# Story from my music theory teacher



## violadude (May 2, 2011)

My teacher told me a story in my music theory class that I wanted to share with you guys and get your thoughts on.

My teacher had a musician friend who's specialty was computer generated music. He had an idea to make a computer system that you could program all the "rules" of 17th/18th century harmony and voice leading into and it would make chorales. So he programmed this system to do this and what it spit out were very rule perfect chorales that were very boring. They sounded like student counterpoint exercises rather than an actual piece.

What he then did was reprogram the computer system and instead of feeding it the rules of harmony and voice leading, he fed the system actual Bach chorales. The result was then the opposite. What it spit out was very inspired and beautiful chorales resembling Bach chorales, but they had a lot of very bad mistakes according to the rules.

What are your thoughts on this? What does it say about the rules of music? Or Bach? Or computers?

Keep in mind that the "rules" of counterpoint were derived mainly from Bach chorales. It kind of makes this story paradoxical in a way.


----------



## brianwalker (Dec 9, 2011)

Hofstadter thinks that this trivializes music; I don't care much for it. 

All great composers were always continually developing; these computers are, at best, performing the same function that any talented composition students can do; write pastiches. 

A computer that can arrive at its own style, not the mish mash of previous composers, but a new, organic style, is something at least eons away, if we ever get there.


----------



## HarpsichordConcerto (Jan 1, 2010)

The first part was no surprise. Follow the rules perfectly but no inspiration, perfect for studying. Even a non-musician like me might be able to do that if someone taught me the rules. Does this make me or the computer a real composer? I hope not and am not under any illusions that it does. Anyone can apply rules and come with sounds, all sorts of sounds. The second part was more interesting. Composers often bent the rules and they really composed.


----------



## jalex (Aug 21, 2011)

It says that at least some of the 'rules' of counterpoint are really only guidelines, and taste should take precedence over rules. This is common knowledge. 

It says that Bach was not a machine which applied rules, but a composer who applied taste. 

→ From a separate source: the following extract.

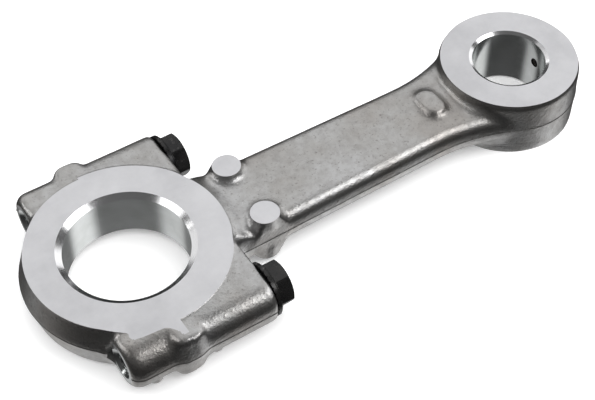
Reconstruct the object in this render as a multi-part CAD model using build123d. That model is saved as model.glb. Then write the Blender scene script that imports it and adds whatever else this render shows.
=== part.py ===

It suggests nothing really about computers, they just did what they were told.

The rules were derived only from Bach's preferences and most common habits, and thus do not really resemble his overall compositional practice. So it shouldn't be surprising that no music produced in the first scenario sounded like Bach.


----------



## LordBlackudder (Nov 13, 2010)

it has been done many times. the one i heard about also produced boring results.

it takes that human error to make something beautiful.

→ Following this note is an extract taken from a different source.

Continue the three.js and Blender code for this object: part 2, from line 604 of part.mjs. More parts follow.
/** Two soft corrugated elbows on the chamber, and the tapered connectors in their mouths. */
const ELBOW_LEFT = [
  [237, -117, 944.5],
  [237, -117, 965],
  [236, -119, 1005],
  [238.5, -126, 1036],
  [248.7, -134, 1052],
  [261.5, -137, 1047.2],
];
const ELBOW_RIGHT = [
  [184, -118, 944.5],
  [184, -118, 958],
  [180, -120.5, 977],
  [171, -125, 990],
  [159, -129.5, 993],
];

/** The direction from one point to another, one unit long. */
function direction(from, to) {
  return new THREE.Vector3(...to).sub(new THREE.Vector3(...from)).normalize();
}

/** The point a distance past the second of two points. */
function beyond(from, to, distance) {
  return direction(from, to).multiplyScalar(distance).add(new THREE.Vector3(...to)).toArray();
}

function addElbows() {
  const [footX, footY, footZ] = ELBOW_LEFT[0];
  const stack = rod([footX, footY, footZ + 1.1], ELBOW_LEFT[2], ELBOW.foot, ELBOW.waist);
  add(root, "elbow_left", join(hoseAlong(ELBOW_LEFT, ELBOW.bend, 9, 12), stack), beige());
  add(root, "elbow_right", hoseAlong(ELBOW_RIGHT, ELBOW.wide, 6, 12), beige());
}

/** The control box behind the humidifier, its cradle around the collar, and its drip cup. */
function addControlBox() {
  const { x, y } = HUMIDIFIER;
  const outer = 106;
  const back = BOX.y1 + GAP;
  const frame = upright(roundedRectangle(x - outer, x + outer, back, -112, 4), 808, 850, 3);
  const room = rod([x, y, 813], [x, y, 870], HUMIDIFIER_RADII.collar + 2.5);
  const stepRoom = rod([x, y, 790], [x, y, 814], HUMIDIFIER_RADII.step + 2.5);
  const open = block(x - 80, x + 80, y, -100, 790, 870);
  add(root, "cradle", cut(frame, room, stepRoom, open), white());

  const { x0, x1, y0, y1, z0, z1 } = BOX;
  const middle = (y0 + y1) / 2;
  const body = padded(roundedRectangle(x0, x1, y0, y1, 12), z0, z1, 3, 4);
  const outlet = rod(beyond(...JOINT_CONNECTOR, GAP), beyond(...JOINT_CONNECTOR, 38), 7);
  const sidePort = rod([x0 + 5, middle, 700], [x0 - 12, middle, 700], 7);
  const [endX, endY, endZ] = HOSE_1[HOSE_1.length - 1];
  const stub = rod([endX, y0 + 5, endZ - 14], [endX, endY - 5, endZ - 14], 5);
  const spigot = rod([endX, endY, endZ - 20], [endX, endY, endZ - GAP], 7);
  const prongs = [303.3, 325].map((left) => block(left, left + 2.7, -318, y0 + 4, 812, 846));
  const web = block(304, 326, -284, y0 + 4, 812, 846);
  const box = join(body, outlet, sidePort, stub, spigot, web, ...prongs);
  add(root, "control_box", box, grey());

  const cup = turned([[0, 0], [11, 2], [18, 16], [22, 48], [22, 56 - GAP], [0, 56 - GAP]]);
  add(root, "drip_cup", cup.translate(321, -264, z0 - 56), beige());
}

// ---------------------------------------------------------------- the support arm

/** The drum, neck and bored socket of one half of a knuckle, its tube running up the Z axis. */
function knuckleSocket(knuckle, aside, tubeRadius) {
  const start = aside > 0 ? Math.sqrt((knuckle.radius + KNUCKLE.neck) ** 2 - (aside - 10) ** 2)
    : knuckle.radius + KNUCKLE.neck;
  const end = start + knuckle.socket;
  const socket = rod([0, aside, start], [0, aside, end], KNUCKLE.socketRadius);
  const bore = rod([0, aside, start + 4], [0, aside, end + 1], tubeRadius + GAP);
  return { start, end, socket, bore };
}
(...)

in this clip it shows a piece by a computer code and than by a human.






0:28


----------



## norman bates (Aug 18, 2010)

violadude are you talking about david cope?

http://artsites.ucsc.edu/faculty/cope/mp3page.htm


----------



## Polednice (Sep 13, 2009)

I don't think it's that surprising or difficult to understand. It's just a manifestation of the fact that the best music is music that bends contemporary rules - that's been true for the vast majority of music history. What you need to teach a computer is not a set of rules to follow, but a set of rules to work from, which it then varies to a certain degree. Such a computer could probably be made now, and its music would probably be quite good.


----------



## mmsbls (Mar 6, 2011)

I think these examples simply demonstrate that the computers programmed to composer music have not been taught well enough by their programmers. They apparently can create pretty music but not interesting music. Early chess playing computers had the same problem. The real advances in chess playing came from allowing computers to learn from the games they played. Basically the computers were programmed to modify their algorithms based on the output of games played. After enough learning, computers now can defeat even the best human grandmasters.

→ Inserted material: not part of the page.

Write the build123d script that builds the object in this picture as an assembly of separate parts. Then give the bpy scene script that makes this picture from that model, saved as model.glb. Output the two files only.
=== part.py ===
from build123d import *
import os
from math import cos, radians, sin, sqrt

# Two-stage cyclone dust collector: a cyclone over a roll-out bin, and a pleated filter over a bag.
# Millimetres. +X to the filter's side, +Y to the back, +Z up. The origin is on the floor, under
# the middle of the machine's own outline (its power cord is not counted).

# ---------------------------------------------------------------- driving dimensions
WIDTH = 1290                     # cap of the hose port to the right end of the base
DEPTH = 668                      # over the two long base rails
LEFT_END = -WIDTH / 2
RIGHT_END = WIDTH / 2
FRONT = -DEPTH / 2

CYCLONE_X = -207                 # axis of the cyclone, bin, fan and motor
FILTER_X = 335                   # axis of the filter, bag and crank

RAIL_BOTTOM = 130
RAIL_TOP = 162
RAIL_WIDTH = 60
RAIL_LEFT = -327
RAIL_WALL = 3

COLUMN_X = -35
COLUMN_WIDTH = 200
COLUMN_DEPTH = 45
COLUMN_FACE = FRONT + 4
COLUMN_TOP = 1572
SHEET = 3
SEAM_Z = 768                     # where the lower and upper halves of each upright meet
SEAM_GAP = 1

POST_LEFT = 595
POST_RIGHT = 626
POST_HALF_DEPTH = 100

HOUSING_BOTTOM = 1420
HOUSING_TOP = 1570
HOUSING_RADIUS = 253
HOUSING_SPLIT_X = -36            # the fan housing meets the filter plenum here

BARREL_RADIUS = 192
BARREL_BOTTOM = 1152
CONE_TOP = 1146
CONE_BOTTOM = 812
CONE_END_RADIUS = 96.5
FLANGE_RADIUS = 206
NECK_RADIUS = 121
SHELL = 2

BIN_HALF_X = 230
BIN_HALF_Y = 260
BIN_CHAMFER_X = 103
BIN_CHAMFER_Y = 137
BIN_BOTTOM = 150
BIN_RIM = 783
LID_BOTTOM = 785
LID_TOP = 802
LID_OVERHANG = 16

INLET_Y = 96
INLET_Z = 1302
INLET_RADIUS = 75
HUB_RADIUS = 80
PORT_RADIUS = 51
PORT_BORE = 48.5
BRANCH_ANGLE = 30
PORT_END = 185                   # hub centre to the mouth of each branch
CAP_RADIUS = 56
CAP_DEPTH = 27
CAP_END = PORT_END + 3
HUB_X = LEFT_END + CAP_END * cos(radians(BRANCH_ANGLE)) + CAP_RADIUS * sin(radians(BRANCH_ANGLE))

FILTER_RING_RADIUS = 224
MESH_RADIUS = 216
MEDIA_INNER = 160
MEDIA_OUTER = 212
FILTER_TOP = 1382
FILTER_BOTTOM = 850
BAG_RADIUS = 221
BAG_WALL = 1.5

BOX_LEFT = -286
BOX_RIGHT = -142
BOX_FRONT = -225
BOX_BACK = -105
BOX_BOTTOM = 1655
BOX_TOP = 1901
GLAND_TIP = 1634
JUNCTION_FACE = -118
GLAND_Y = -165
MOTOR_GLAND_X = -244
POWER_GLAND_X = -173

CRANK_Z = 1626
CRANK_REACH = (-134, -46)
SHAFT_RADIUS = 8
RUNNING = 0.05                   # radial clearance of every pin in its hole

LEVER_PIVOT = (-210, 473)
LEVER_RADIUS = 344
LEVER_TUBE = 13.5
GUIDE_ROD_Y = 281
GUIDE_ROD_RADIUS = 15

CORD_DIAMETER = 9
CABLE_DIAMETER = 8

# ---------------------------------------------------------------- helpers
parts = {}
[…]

To become good composers computers must be programmed to vary their music creation algorithms and get feedback from listeners. Obviously they need to understand basic music theory (as do composers), but they also need to understand something about surprise, novelty, innovation. I suspect that creating good computer composers would not take too long (a couple of decades perhaps) if there were enough groups working hard on the problem (coupled with significant composer input).


----------



## Argus (Oct 16, 2009)

Allow the computer to be a computer rather than trying to make it human and the results will be better. Here's a great example, but you have to listen all the way through or you won't get it:






However, there will always be the human element in the laying down of the rules for the computer to follow. In this way the computer is more or less acting like players in a John Zorn game piece or in Paragraph 7 of Cardew's The Great Learning.


----------



## Huilunsoittaja (Apr 6, 2010)

There must be rules in music, but there must also be the Human element of creativity including the discerning of what's an appropriate time to break a rule for an affect. That's what constitutes some of the greatest music ever written.


----------



## Philip (Mar 22, 2011)

violadude said:


> Keep in mind that the "rules" of counterpoint were derived mainly from Bach chorales. It kind of makes this story paradoxical in a way.


You have to take into consideration that computer composition is an application of artificial intelligence (computer science). The result of any experiment is thus related to what heuristic approach the computer scientist chooses.

Early concepts in computer composition were relatively simple. Similarly to your first example (rule-based), some algorithms relied heavily on Markovian processes, ie. relying on statistical distribution of what comes next, given the present. For example, solutions for future notes in a composition are selected according to an arbitrary distribution, and rejected if they violate any rules of composition. One of the first attempts:

Lejaren Hiller - Illiac Suite for String Quartet, mvt 1 (1956)





Later in AI came the expert systems. Essentially, they are knowledge-based decision-making programs. In an expert system, rather than your usual hard-coded algorithm, only the knowledge of the system is predetermined. Similarly, or perhaps exactly like your second example, the Bach chorales are used to derive the knowledge-base.

An Expert System for Chorale Harmonization, by K Ebcioglu (1986)
http://www.aaai.org/Papers/AAAI/1986/AAAI86-130.pdf

The quality of the results is mostly related to the quality of the heuristics, and doesn't really offer any insight on the intrinsic nature of music with respect to its 'rules'. Therefore the paradox in unapparent from the computer scientist's point of view.

Consequently, or intuitively, using the most sophisticated algorithms would only yield inferior-to-equal quality compositions when compared to the actual pieces from which these algorithms are inspired (speculative on my part, because...) then again, mathematically, a monkey on a typewriter could very well write Hamlet, if given enough time.


----------